# Set task:
Each line from the start of the data below through the one containing "import math" must be reproduced exactly.
--- start ---
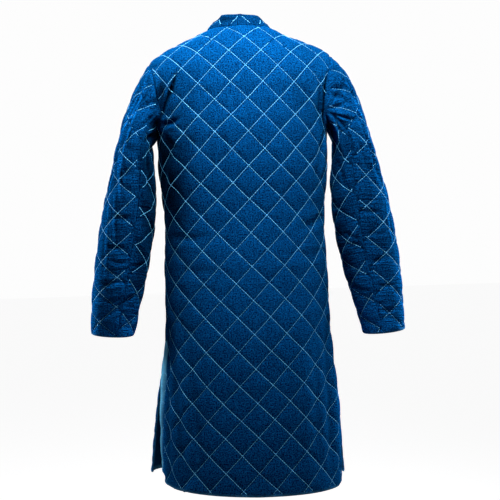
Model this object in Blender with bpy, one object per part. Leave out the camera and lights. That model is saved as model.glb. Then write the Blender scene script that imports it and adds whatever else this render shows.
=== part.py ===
"""Gambeson: a knee-length quilted arming coat with a stand collar, long sleeves and side slits.

The coat keeps the hollow form it has when it is worn, with nobody in it. Every piece is one padded
cloth wall: a grid of points on the coat's outer face, and the same points moved inward by the cloth's
thickness. Pieces that are sewn together share their seam's points and stand SEAM_GAP apart.

Frame: metres, +X to the wearer's left, -Y forward, +Z up. The origin is on the centre line of the
neck, level with the points where the collar meets the shoulders.
"""

import math

import bmesh
import bpy
import numpy as np

# ---- Driving dimensions, in metres ---------------------------------------------------------------
CLOTH = 0.006
SEAM_GAP = 0.0004

# Heights. The hem is raised on the left by the time it reaches the side, and lowered on the right.
BACK_HEM = -1.055
FRONT_HEM = -1.045
HEM_SIDE_RISE = {"left": 0.015, "right": -0.005}
SLIT_TOP = -0.722
UNDERARM = -0.230
ROOF_FOOT = -0.165
# The row of points that meets the side seam's top dips this far towards the centre.
UNDERARM_DIP = 0.055
# The cloth's run from the shoulder blades up to the ridge of the shoulders.
ROOF_RUN = 0.130

# The back's hem corners rise in a quarter round that starts this share of the way to the side.
CORNER_RISE = 0.030
CORNER_START = 0.84

NECK_HALF_WIDTH = 0.0775
NECK_BACK = 0.058
NECK_FRONT = 0.088
SHOULDER_HALF_WIDTH = 0.2135
COLLAR_HEIGHT = 0.032
# The collar stands this much higher on the left of the neck, and as much lower on the right.
COLLAR_SIDE_RISE = 0.0035
COLLAR_TAPER = 0.80
COLLAR_TILT = math.radians(12)

# Exponents of the superellipses: level sections of the trunk, and the bend over the shoulders.
TRUNK_SQUARENESS = 2.35
ROOF_SQUARENESS = 2.15

# Cells of each stretch of cloth: half way round the panel, up it, and over the collar and sleeve.
CELLS_NECK = 4
CELLS_SHOULDER = 8
CELLS_SKIRT = 5
CELLS_SIDE = 8
CELLS_ARMHOLE = 8
CELLS_CAP = 5
CELLS_ARM = 10
CELLS_COLLAR = 2
CELLS_HALF = CELLS_NECK + CELLS_SHOULDER

# Level sections of the trunk, from the shoulder blades down to the hem.
TRUNK = {
    "height": (-0.165, -0.230, -0.330, -0.440, -0.560, -0.722, -0.880, -1.052),
    "half_width": (0.2155, 0.2005, 0.1970, 0.1860, 0.1895, 0.1925, 0.2050, 0.2085),
    "back_depth": (0.118, 0.125, 0.120, 0.106, 0.124, 0.146, 0.160, 0.172),
    "front_depth": (0.108, 0.122, 0.120, 0.112, 0.118, 0.128, 0.136, 0.142),
}

# Ridge of the shoulders: its height at each distance from the centre line. The left one hangs lower.
RIDGE = {
    "across": (0.000, 0.050, 0.0775, 0.120, 0.155, 0.188, 0.204, 0.2135, 0.222),
    "left": (0.022, 0.011, -0.002, -0.0235, -0.040, -0.057, -0.068, -0.079, -0.093),
    "right": (0.022, 0.013, 0.000, -0.020, -0.032, -0.045, -0.053, -0.062, -0.075),
}

# The armhole's curve on each panel, between the underarm and the shoulder tip: its two control
# points, by their share of the way to the side seam and their place up the panel.
ARMHOLE = {
    "panel": ("back", "front"),
    "low_share": (0.62, 0.60),
    "low_place": (-0.210, -0.210),
    "high_share": (0.78, 0.75),
    "high_place": (-0.180, -0.180),
}

# How far each panel's side edge has moved out and back at the hem, below the slit.
SLIT_SPREAD = {
    "panel": ("back", "front_left", "front_right"),
    "out": (0.000, 0.030, 0.016),
    "back": (0.006, -0.022, -0.018),
}

# A direction along which no seam runs square: it settles how the rims on both sides of a seam split.
RIM_SPLIT = (0.31, 0.57, 0.76)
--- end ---
# Solution below:
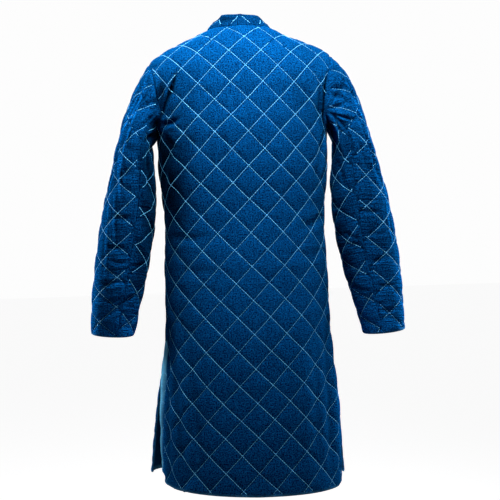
Model this object in Blender with bpy, one object per part. Leave out the camera and lights. That model is saved as model.glb. Then write the Blender scene script that imports it and adds whatever else this render shows.
=== part.py ===
"""Gambeson: a knee-length quilted arming coat with a stand collar, long sleeves and side slits.

The coat keeps the hollow form it has when it is worn, with nobody in it. Every piece is one padded
cloth wall: a grid of points on the coat's outer face, and the same points moved inward by the cloth's
thickness. Pieces that are sewn together share their seam's points and stand SEAM_GAP apart.

Frame: metres, +X to the wearer's left, -Y forward, +Z up. The origin is on the centre line of the
neck, level with the points where the collar meets the shoulders.
"""

import math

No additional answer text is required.